One more thing I missed. I don't quite get your point about skip() vs
next().

With or queries, skipping does not help as much comparing to and queries.

-John

On Tue, Jan 6, 2009 at 11:55 PM, John Wang <jo...@gmail.com> wrote:

> Paul:
>
>        Our very simple/naive testing methodology for OrDocIdSetIterator:
>
> 5 sub iterators, each subiterators just iterate from 0 to 1,000,000.
>
> The test iterates the OrDocIdSetIterator until next() is false.
>
>       Do you want me to run the same test against DisjunctDisi?
>
> -John
>
>
> On Tue, Jan 6, 2009 at 11:48 PM, Paul Elschot <pa...@xs4all.nl>wrote:
>
>>  On Wednesday 07 January 2009 07:36:06 John Wang wrote:
>>
>> > Hi guys:
>>
>> >
>>
>> > We have been building a suite of boolean operators DocIdSets
>>
>> > (e.g.

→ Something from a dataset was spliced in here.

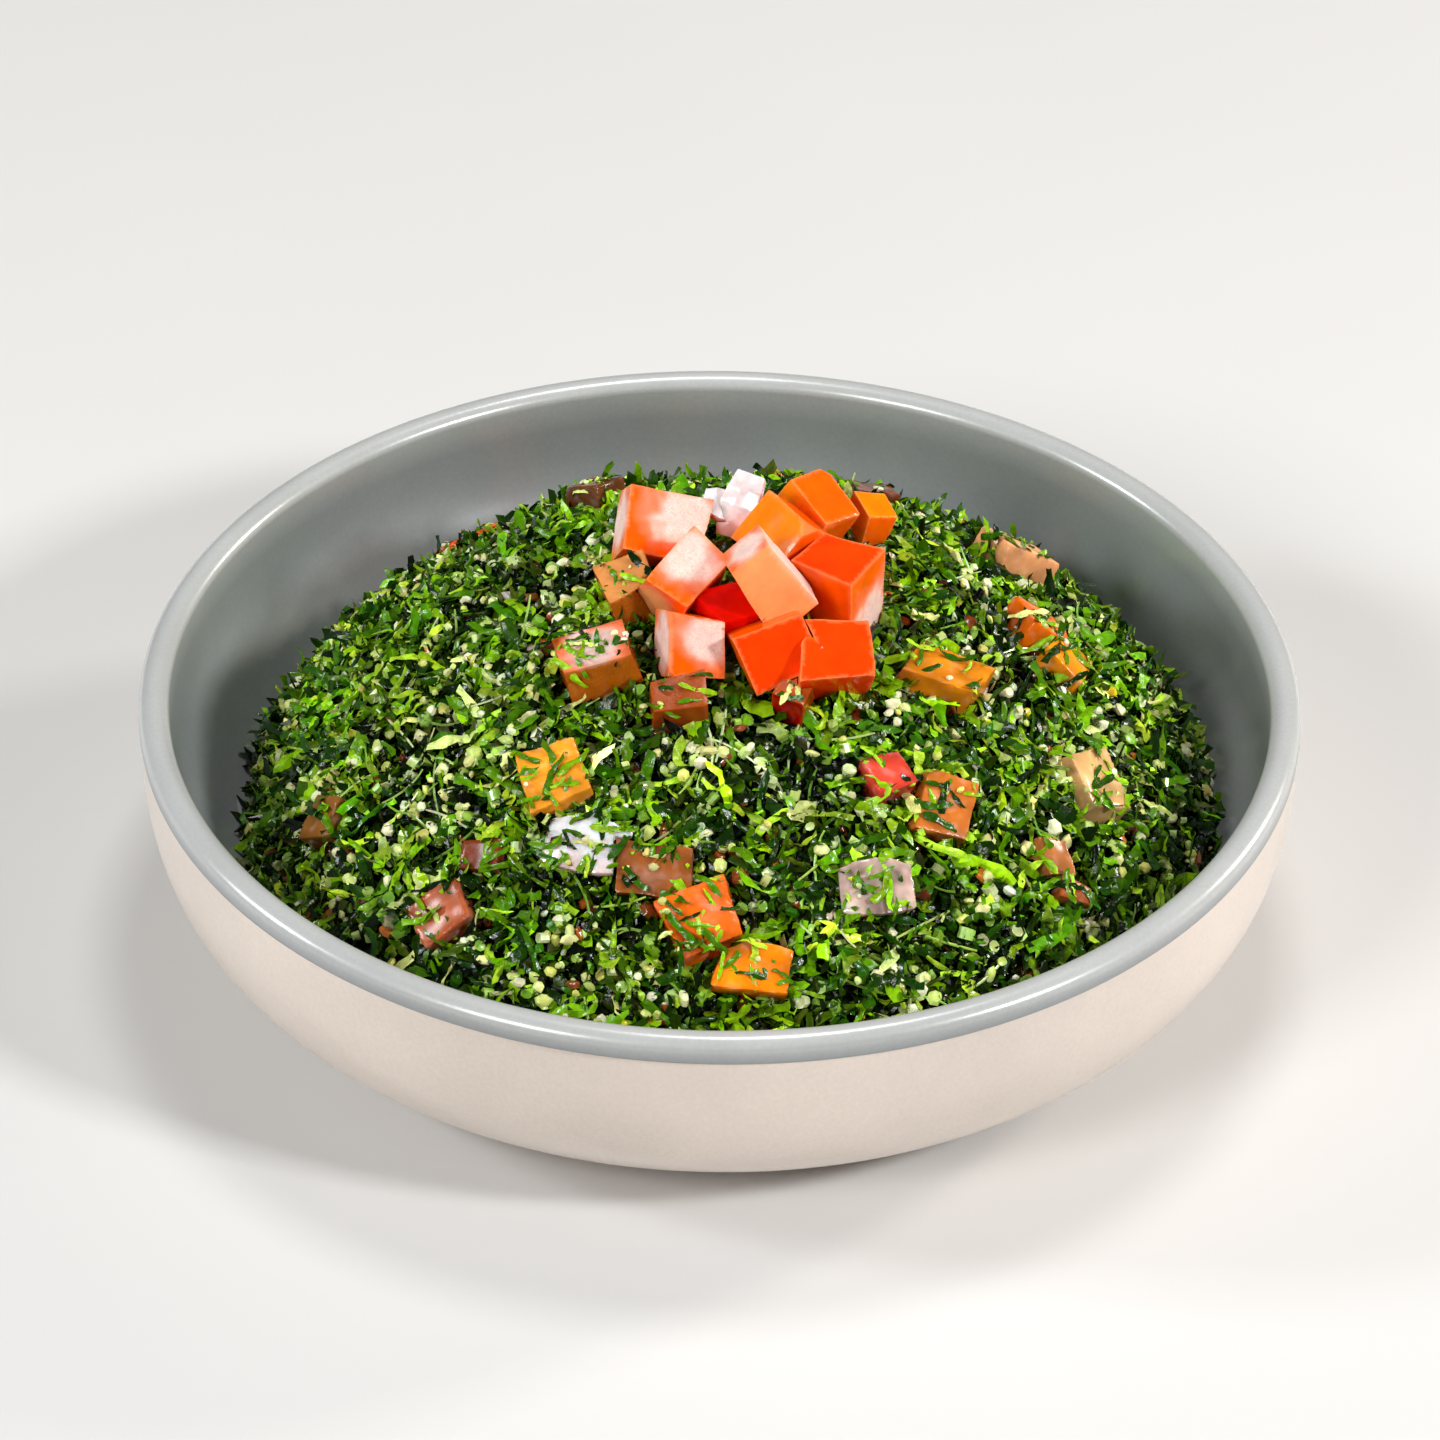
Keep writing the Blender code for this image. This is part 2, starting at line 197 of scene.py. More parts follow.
outer_wall = wall_line(GLAZE_LINE, WALL_BOTTOM, WALL_FOOT, LIP_OUTSIDE - GLAZE_EDGE, 2.9, 26)
profile = [(0, FLOOR_HEIGHT), (FLOOR_INSIDE / 2, FLOOR_HEIGHT), *reversed(inner_wall)]
for step in range(1, 13):
    angle = math.pi * (1 - step / 12)
    profile.append((lip_middle + lip_half * math.cos(angle),
                    LIP_BASE + (LIP_TOP - LIP_BASE) * math.sin(angle)))
profile += [(LIP_OUTSIDE, GLAZE_LINE + 0.6 * MM), (LIP_OUTSIDE - 0.04 * MM, GLAZE_LINE + 0.2 * MM),
            (LIP_OUTSIDE - GLAZE_EDGE, GLAZE_LINE + 0.02 * MM), *outer_wall,
            (FOOT_OUTSIDE + 0.7 * MM, WALL_BOTTOM * 0.75), (FOOT_OUTSIDE + 0.3 * MM, 0.5 * MM),
            (FOOT_OUTSIDE - 0.2 * MM, 0), (FOOT_INSIDE + 0.3 * MM, 0), (FOOT_INSIDE - 0.3 * MM, 0.6 * MM),
            (FOOT_INSIDE - 0.9 * MM, FOOT_RECESS), (0, FOOT_RECESS)]
bowl = turned("stoneware_bowl", profile, BOWL_SEGMENTS)
bpy.ops.object.shade_smooth_by_angle(angle=math.radians(50))

places = corners_of(bowl.data)
radius = np.hypot(places[:, 0], places[:, 1])
on_outside = (radius > wall_radius(places[:, 2]) + 1 * MM) | (places[:, 2] < 4 * MM)
grey = ~on_outside | (places[:, 2] > GLAZE_LINE + 0.01 * MM)
write_mask(bowl.data, "grey_glaze", grey)
write_mask(bowl.data, "bare_clay", places[:, 2] < 1.0 * MM)
# Painted light: the top of the lip is painted paler, for the light it catches from above.
write_mask(bowl.data, "lit_lip_glaze", np.clip((places[:, 2] - 38.8 * MM) / (1.5 * MM), 0, 1))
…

AndDocIdSet/Iterator, OrDocIdSet/Iterator,
>>
>> > NotDocIdSet/Iterator). We compared our implementation on the
>>
>> > OrDocIdSetIterator (based on DisjunctionMaxScorer code) with some
>>
>> > code tuning, and we see the performance doubled in our testing.
>>
>> That's good news.
>>
>> What data structure did you use for sorting by doc id?
>>
>> Currently a priority queue is used for that, and normally that is
>>
>> the bottleneck for performance.
>>
>> > (we
>>
>> > haven't done comparisons with ConjuctionScorer vs.
>>
>> > AndDocIdSetIterator, will post numbers when we do)
>>
>> >
>>
>> > We'd be happy to contribute this back to the community. But what
>>
>> > is the best way of going about it?
>>
>> >
>>
>> > option 1: merge our change into DisjunctionMax/SumScorers.
>>
>> > option 2: contribute boolean operator sets, and have
>>
>> > DisjunctionScorers derive from OrDocIdSetIterator, ConjunctionScorer
>>
>> > derive from AndDocIdSetIterator etc.
>>
>> >
>>
>> > Option 2 seems to be cleaner. Thoughts?
>>
>> Some theoretical performance improvement is possible when the
>>
>> minimum number of required scorers/iterators is higher than 1,
>>
>> by using of skipTo() (as much as possible) instead of next() in
>>
>> such cases. For the moment that's theoretical because there
>>
>> is no working implementation of this yet, but have a look at
>>
>> LUCENE-1345 .
>>
>> I'm currently working on a DisjunctionDISI, probably the same function as
>> the OrDocIdSetIterator you mentioned above. In case you have
>>
>> something faster than that, could you post it at LUCENE-1345 or at a
>>
>> new issue?
>>
>> An AndDocIdSetIterator could also be useful for the PhraseScorers and
>>
>> for the SpanNear queries, but that is of later concern.
>>
>> So I'd prefer option 2.
>>
>> Regards,
>>
>> Paul Elschot
>>
>>
>

Re: DisjunctionScorer performance

Posted by Paul Elschot <pa...@xs4all.nl>.
On Wednesday 07 January 2009 08:55:50 John Wang wrote:
> Paul:
> 
>        Our very simple/naive testing methodology for OrDocIdSetIterator:
> 
> 5 sub iterators, each subiterators just iterate from 0 to 1,000,000.
> 
> The test iterates the OrDocIdSetIterator until next() is false.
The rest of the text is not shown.